Editorial: Migrant pawns

EU cannot shirk responsibility on the humanitarian crisis along the Poland-Belarus border

The Editorial Board Published 19.11.21, 12:52 AM
Migrants, some with newly distributed blankets, walk from the Polish border to a warehouse shelter on Thursday, Nov. 18, 2021 in Bruzgi, Belarus. The hastily constructed migrant encampments at the main border crossing into Poland from Belarus were cleared by the Belarusian government on Thursday morning, removing, for the moment, a major flashpoint that has raised tensions across Europe.

Migrants, some with newly distributed blankets, walk from the Polish border to a warehouse shelter on Thursday, Nov. 18, 2021 in Bruzgi, Belarus. The hastily constructed migrant encampments at the main border crossing into Poland from Belarus were cleared by the Belarusian government on Thursday morning, removing, for the moment, a major flashpoint that has raised tensions across Europe. James Hill/The New York Times

As thousands of migrants, mostly from the Middle East, struggle to survive in sub-zero temperatures along the Poland-Belarus border, the world is staring at a humanitarian crisis that is the result of cynical politics. Alexander Lukashenko, the strongman president of Belarus often described as Europe’s last dictator, is widely believed to have engineered the horrific situation along his country’s western border by flying in migrants as ‘tourists’ and then sending them to the Polish border to enter the European Union. Poland is forcibly preventing them from crossing the border, using water cannons and tear gas. After last year’s controversial election, where Mr Lukashenko claimed victory despite major irregularities, Brussels imposed strict sanctions against the Belarus president and his aides.
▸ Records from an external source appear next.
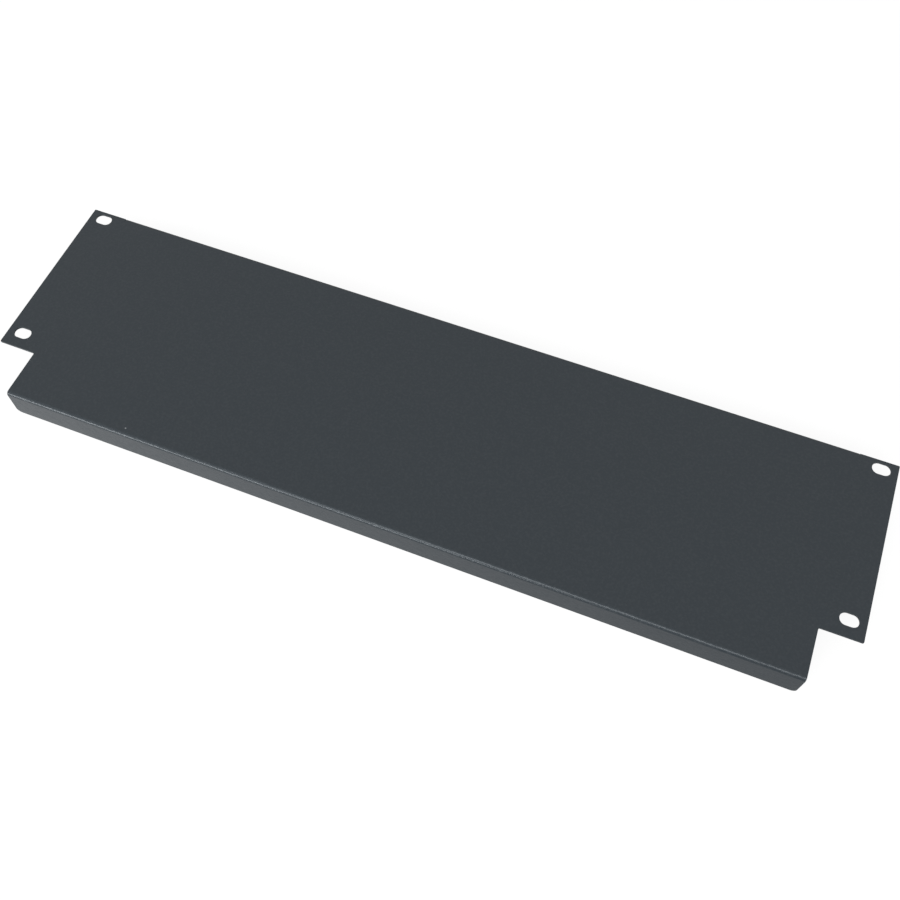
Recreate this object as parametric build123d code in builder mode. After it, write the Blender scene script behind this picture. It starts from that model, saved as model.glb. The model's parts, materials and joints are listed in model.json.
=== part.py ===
from build123d import *
import os

# Rack faceplate: one steel sheet with a slotted ear at each end, turned back along its top
# and its bottom edge. X runs along the plate, Y towards its top edge and Z out of its face.
# The origin is midway between the flanges, level with their free edges.

# The sheet, in millimetres
sheet = 1.2  # thickness of the steel
inner_bend_radius = 1.0
flange_depth = 18.6  # from the front face to the flanges' free edges

# Along the plate, from each end inwards
panel_width = 482.6  # over both ears
slot_inset = 8.75  # to the slots' centres
ear_width = 21.05  # to the end of the top flange
lower_cut_width = 22.0  # to the narrower stretch below the ears

# Down the plate, from its top edge
ear_setback = 0.8  # from the top flange's outer face to the ears' top edge
slot_drop = 5.2  # on to the upper slots' centres
slot_spacing_y = 88.9  # on to the lower slots' centres
slot_foot = 9.3  # on to the ears' bottom edge
lower_cut_height = 28.3  # on to the bottom flange's outer face

# Mounting slots
slot_width = 6.9
slot_play = 3.0  # between the centres of a slot's round ends

# Slits that free the top fold from the ears
slit_width = 0.15
slit_overrun = 0.5  # past the line where the fold starts

# Rounded corners
flange_corner_radius = 3.0
ear_corner_radius = 0.5
notch_corner_radius = 1.0

# What follows from these sizes
top_flange_width = panel_width - 2 * ear_width
lower_width = panel_width - 2 * lower_cut_width
slot_spacing_x = panel_width - 2 * slot_inset
ear_height = slot_drop + slot_spacing_y + slot_foot
overall_height = ear_setback + ear_height + lower_cut_height
outer_bend_radius = inner_bend_radius + sheet
top_edge = overall_height / 2
ear_top = top_edge - ear_setback
ear_bottom = ear_top - ear_height
slit_end = top_edge - outer_bend_radius - slit_overrun
slot_centre_y = ear_top - slot_drop - slot_spacing_y / 2


def corner_edges(part, half_width, level_y):
    """The edges through the sheet at one height, at both ends of the plate."""
    edges = part.edges().filter_by(Axis.Z)
    places = [Vector(side * half_width, level_y, flange_depth - sheet / 2) for side in (-1, 1)]
    return ShapeList(edges.sort_by_distance(place)[0] for place in places)


with BuildPart() as faceplate:
    # The folded section, as long as the top flange
    with BuildSketch(Plane.YZ):
        with BuildLine():
            FilletPolyline(
                (-top_edge, 0),
                (-top_edge, flange_depth),
                (top_edge, flange_depth),
                (top_edge, 0),
                radius=outer_bend_radius,
            )
            offset(amount=sheet, side=Side.RIGHT)
        make_face()
    extrude(amount=top_flange_width / 2, both=True)

    # The ears, on a flat strip that stops short of the top fold
    with BuildSketch(Plane.XY.offset(flange_depth)):
        with Locations((0, ear_top)):
            Rectangle(panel_width, ear_height, align=(Align.CENTER, Align.MAX))
            Rectangle(
                top_flange_width + 2 * slit_width,
                ear_top - slit_end,
                align=(Align.CENTER, Align.MAX),
                mode=Mode.SUBTRACT,
            )
    extrude(amount=-sheet)

    # Below the ears the face and its flange are cut back to their narrower width
    with BuildSketch(Plane.XY):
        with Locations((0, ear_bottom)):
            Rectangle(panel_width, lower_cut_height, align=(Align.CENTER, Align.MAX))
            Rectangle(
                lower_width,
                lower_cut_height,
                align=(Align.CENTER, Align.MAX),
                mode=Mode.SUBTRACT,
            )
    extrude(amount=flange_depth, mode=Mode.SUBTRACT)

    # Mounting slots, long across the plate
    with BuildSketch(Plane.XY.offset(flange_depth)):
        with Locations((0, slot_centre_y)):
            with GridLocations(slot_spacing_x, slot_spacing_y, 2, 2):
                SlotCenterToCenter(slot_play, slot_width)
    extrude(amount=-sheet, mode=Mode.SUBTRACT)

    # Free corners of both flanges
    fillet(faceplate.edges().filter_by(Axis.Y).group_by(Axis.Z)[0], flange_corner_radius)

    # Outer corners of the ears, and the inner corners under them
    fillet(corner_edges(faceplate, panel_width / 2, ear_top), ear_corner_radius)
    fillet(corner_edges(faceplate, panel_width / 2, ear_bottom), ear_corner_radius)
    fillet(corner_edges(faceplate, lower_width / 2, ear_bottom), notch_corner_radius)

faceplate.part.label = "faceplate"

os.makedirs("parts", exist_ok=True)
export_step(faceplate.part, "parts/faceplate.step")
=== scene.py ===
import json
import math

import bmesh
import bpy
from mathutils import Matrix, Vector


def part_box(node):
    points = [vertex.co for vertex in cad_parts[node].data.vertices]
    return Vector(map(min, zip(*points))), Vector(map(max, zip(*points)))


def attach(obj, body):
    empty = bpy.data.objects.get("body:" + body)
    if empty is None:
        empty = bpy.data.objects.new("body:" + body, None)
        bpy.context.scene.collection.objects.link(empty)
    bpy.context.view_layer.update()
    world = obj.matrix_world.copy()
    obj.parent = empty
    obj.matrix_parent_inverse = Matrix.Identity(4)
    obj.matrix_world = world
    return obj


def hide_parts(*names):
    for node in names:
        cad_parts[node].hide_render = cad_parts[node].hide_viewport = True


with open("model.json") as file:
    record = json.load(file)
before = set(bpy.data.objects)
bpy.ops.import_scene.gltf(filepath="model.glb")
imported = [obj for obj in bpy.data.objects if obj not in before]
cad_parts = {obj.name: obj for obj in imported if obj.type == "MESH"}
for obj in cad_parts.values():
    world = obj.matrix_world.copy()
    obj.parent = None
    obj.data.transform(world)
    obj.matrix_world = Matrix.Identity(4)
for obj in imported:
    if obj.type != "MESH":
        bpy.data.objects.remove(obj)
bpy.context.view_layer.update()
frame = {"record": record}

mm = 0.001
low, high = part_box("faceplate")
slots = next(mount for mount in frame["record"]["mounts"] if mount["name"] == "rack_slots")
print("frame loaded, plate", [round(side / mm, 2) for side in high - low], "mm")

# The folded plate. Sizes are in millimetres; its length, height and depth come from the frame.
plateLook = {
    "sheet": 1.2,
    "foldRadius": 2.2,  # on the outside
    "foldSteps": 10,
    "earWidth": 21.05,  # beside the top flange
    "earSetback": 0.8,  # ears' top edge below the top fold
    "slitWidth": 0.15,
    "slitPastFold": 0.5,
    "lowerCutWidth": 22.0,
    "lowerCutHeight": 28.3,
    "flangeCorner": 3.0,
    "earCorner": 0.5,
    "notchCorner": 1.0,
    "cornerSteps": 8,
    "slotSides": 48,
    "punchLength": 4.8,
    "flatAngle": 0.5,  # degrees; a line that bends less is no fold
    "coatEdge": 0.1,  # how far the coat rounds a sheared edge
    "coatEdgeSteps": 3,
    "coatEdgeAngle": 50,  # degrees; edges that are sharper get it
    "smoothAngle": 35,
    "flatWeight": 100,  # how much large flat faces pull the shading straight
}

topEdge = high.y
faceZ = high.z
plateEnd = high.x
topFlangeEnd = plateEnd - plateLook["earWidth"] * mm
slitOuter = topFlangeEnd + plateLook["slitWidth"] * mm
lowerEnd = plateEnd - plateLook["lowerCutWidth"] * mm
earTop = topEdge - plateLook["earSetback"] * mm
earBottom = low.y + plateLook["lowerCutHeight"] * mm
slitFoot = topEdge - (plateLook["foldRadius"] + plateLook["slitPastFold"]) * mm


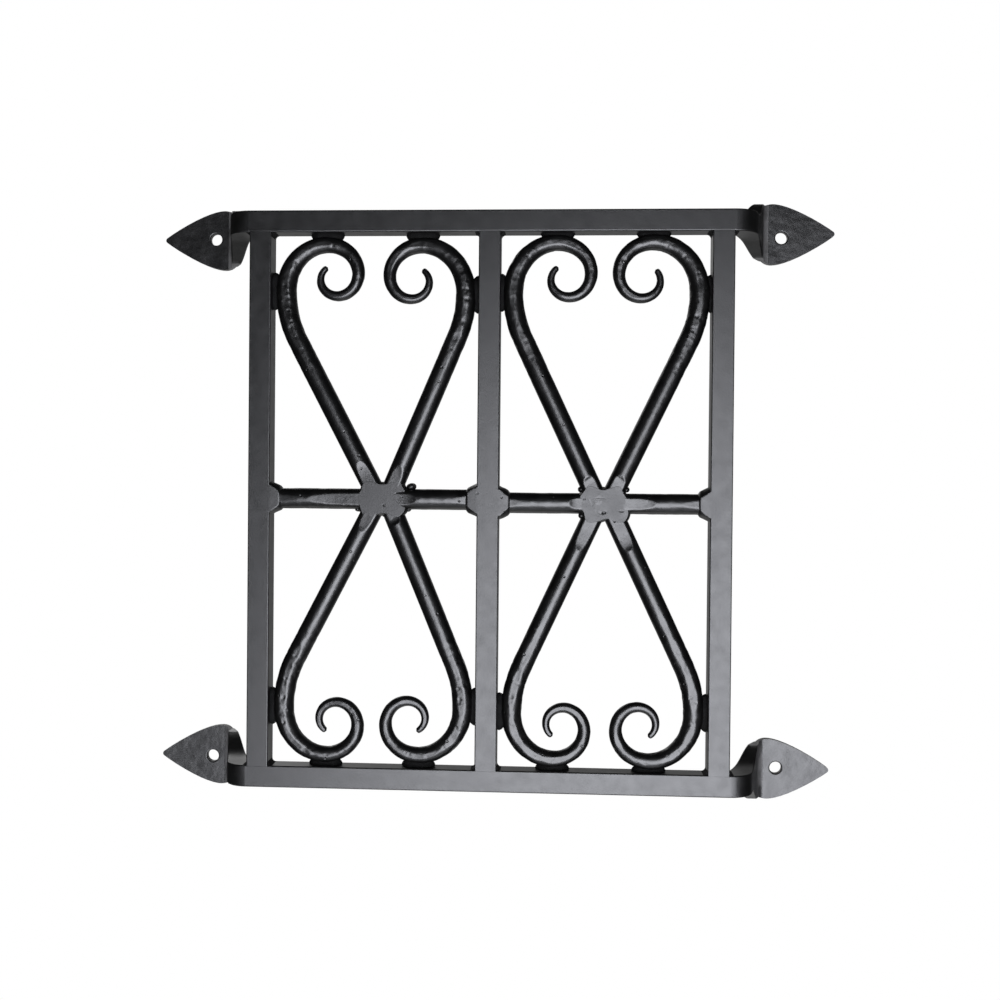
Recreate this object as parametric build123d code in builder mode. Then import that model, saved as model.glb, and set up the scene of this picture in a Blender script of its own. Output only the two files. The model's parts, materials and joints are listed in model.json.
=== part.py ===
"""Wrought-iron grille that is screwed over the small window of a speakeasy door.

Seen from the front, +X is to the right and +Z is up. The front faces -Y, and the
door's face is the plane Y = 0. The origin is the centre of the four screw holes.
All sizes are in millimetres.
"""
from build123d import *
from math import asin, atan2, cos, exp, hypot, pi, radians, sin, tan
import os

os.makedirs("parts", exist_ok=True)

# Bar stock
square_bar = 9.5
square_bar_corner = 0.5
round_bar = 9.0

# Frame: outer size, the space between its back and the door, and how far the
# uprights' ends run up the forged edges of the rails
frame_width = 210.0
frame_height = 252.0
standoff = 30.0
stile_seat = 0.4

# Ears, forged from the two ends of each rail
hole_beyond_frame = 26.0
screw_hole = 5.5
hole_rim = 0.6
leaf_thickness = 3.0
leaf_width = 27.4
neck_width = 24.2
flare_width = 26.4
flare_length = 24.5
flare_opening = 11.0
widest_to_hole = 4.2
hole_to_point = 23.8
point_angle = 38.0
point_radius = 1.3
point_ease = 4.5
widest_ease = 8.2
hole_to_crease = 7.6
hole_to_heel = 9.0
ear_lead = 0.5
ear_slope = 15.0
bend_inside_radius = 1.0
crease_radius = 2.5
heel_radius = 5.0
forged_edge = 0.6

# How far each leaf came off the anvil above the line of its rail
leaf_rises = {
    "upper": {"left": -0.5, "right": 1.6},
    "lower": {"left": 0.7, "right": -0.5},
}

# Crossbars, and the place on each where its four scrolls meet
crossbar_heights = {"left": 0.6, "right": -0.5}
crossing_shifts = {"left": 4.0, "right": 0.0}

# Scrolls: a straight leg, a long bend towards the stile, and a curl that tightens
leg_spread = 2.0
foot_seat = 0.6
lead_in_radius = 48.0
curl_tightening = 0.32
curl_least_radius = 4.0
scroll_tip = 2.4
taper_power = 0.75
curl_stations = 20

# How each scroll came off the anvil: its radius where it passes the stile, the
# degrees it turns from there, and the weld gaps that it leaves at stile and rail
scrolls = {
    "left_upper_outer": dict(radius=23.2, turn=421, stile_gap=1.4, rail_gap=1.2),
    "left_upper_inner": dict(radius=24.6, turn=420, stile_gap=1.2, rail_gap=1.5),
    "left_lower_outer": dict(radius=24.0, turn=422, stile_gap=1.5, rail_gap=1.1),
    "left_lower_inner": dict(radius=24.9, turn=427, stile_gap=1.2, rail_gap=1.5),
    "right_upper_outer": dict(radius=25.6, turn=408, stile_gap=0.4, rail_gap=0.4),
    "right_upper_inner": dict(radius=24.8, turn=421, stile_gap=0.8, rail_gap=0.5),
    "right_lower_outer": dict(radius=24.6, turn=421, stile_gap=1.3, rail_gap=0.9),
    "right_lower_inner": dict(radius=23.2, turn=419, stile_gap=1.6, rail_gap=1.1),
}

# Welds, and the grinding of the crossings
corner_weld = 1.8
weld_inset = 0.75
end_weld_along_bar = 3.8
end_weld_up_stile = 2.9
end_weld_inset = 0.3
stile_weld_length = 14.5
rail_weld_length = 13.0
curl_weld_width = 5.6
crossing_weld_width = 21.0
crossing_weld_height = 15.2
crossing_weld_crown = 1.0
crossing_weld_dome = 18.0
grind_depth = 0.9
grind_flat_radius = 8.0
grind_runout_radius = 15.5

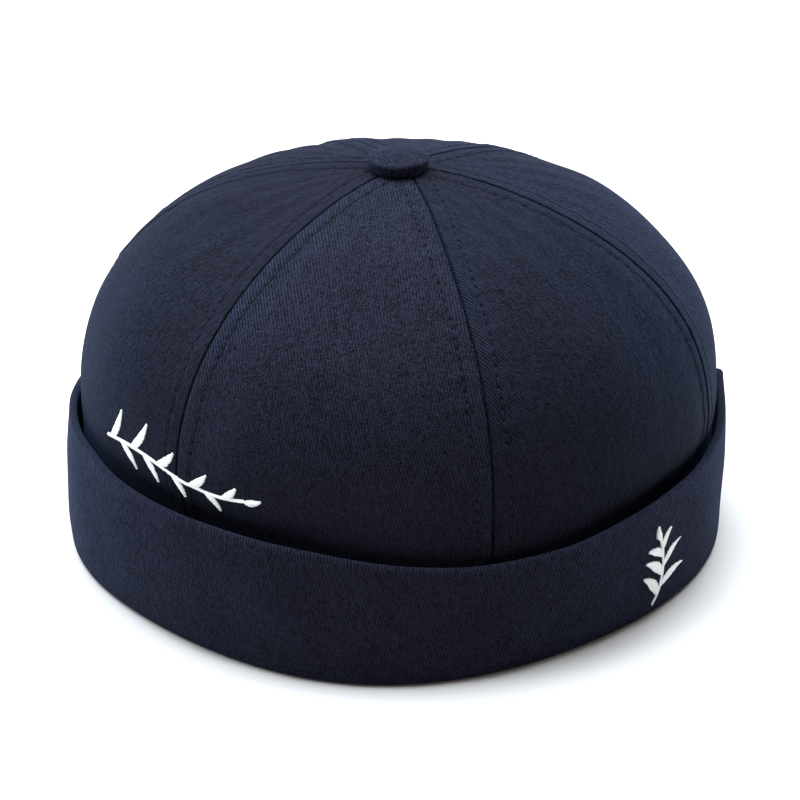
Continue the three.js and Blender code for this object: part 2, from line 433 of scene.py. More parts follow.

By threatening the EU with a flood of migrants, Mr Lukashenko is believed to be hoping for sanctions relief. It is a dangerous game. For the moment, Brussels is warning of further sanctions and Poland has asked Nato to intervene.

Yet the EU cannot shirk its responsibility. It has repeatedly shown that it is willing to strike morally dubious deals to keep refugees out of the continent. Despite other tensions between the Turkish president, Recep Tayyip Erdogan, and the West, Brussels is paying Ankara billions of euros to host migrants otherwise headed for Europe. It similarly works with brutal Libyan militias, paying them to help stop African migrants from crossing the Mediterranean Sea. So it is not hard to comprehend why Mr Lukashenko might have decided that the ‘threat’ of migrants could spook the EU into offering concessions to him. And it is not just Europe. The world’s largest democracies are increasingly shunning international law and their own legacies as safe havens for refugees. The principle of non-refoulement in international refugee law bars nations from sending migrants back to countries where their lives might be in danger. But the United States of America is flying thousands of Haitian migrants back to the Caribbean country, where gang-led street violence is the norm at the moment. Meanwhile, the Indian government has been trying to send Rohingya refugees back to Myanmar, where the community is facing ethnic cleansing. The West is accusing Mr Lukashenko of weaponizing migrants. In that is an implicit admission: that to the EU, the women, men and children along the Poland-Belarus border are missiles aimed at the bloc, not humans first and foremost.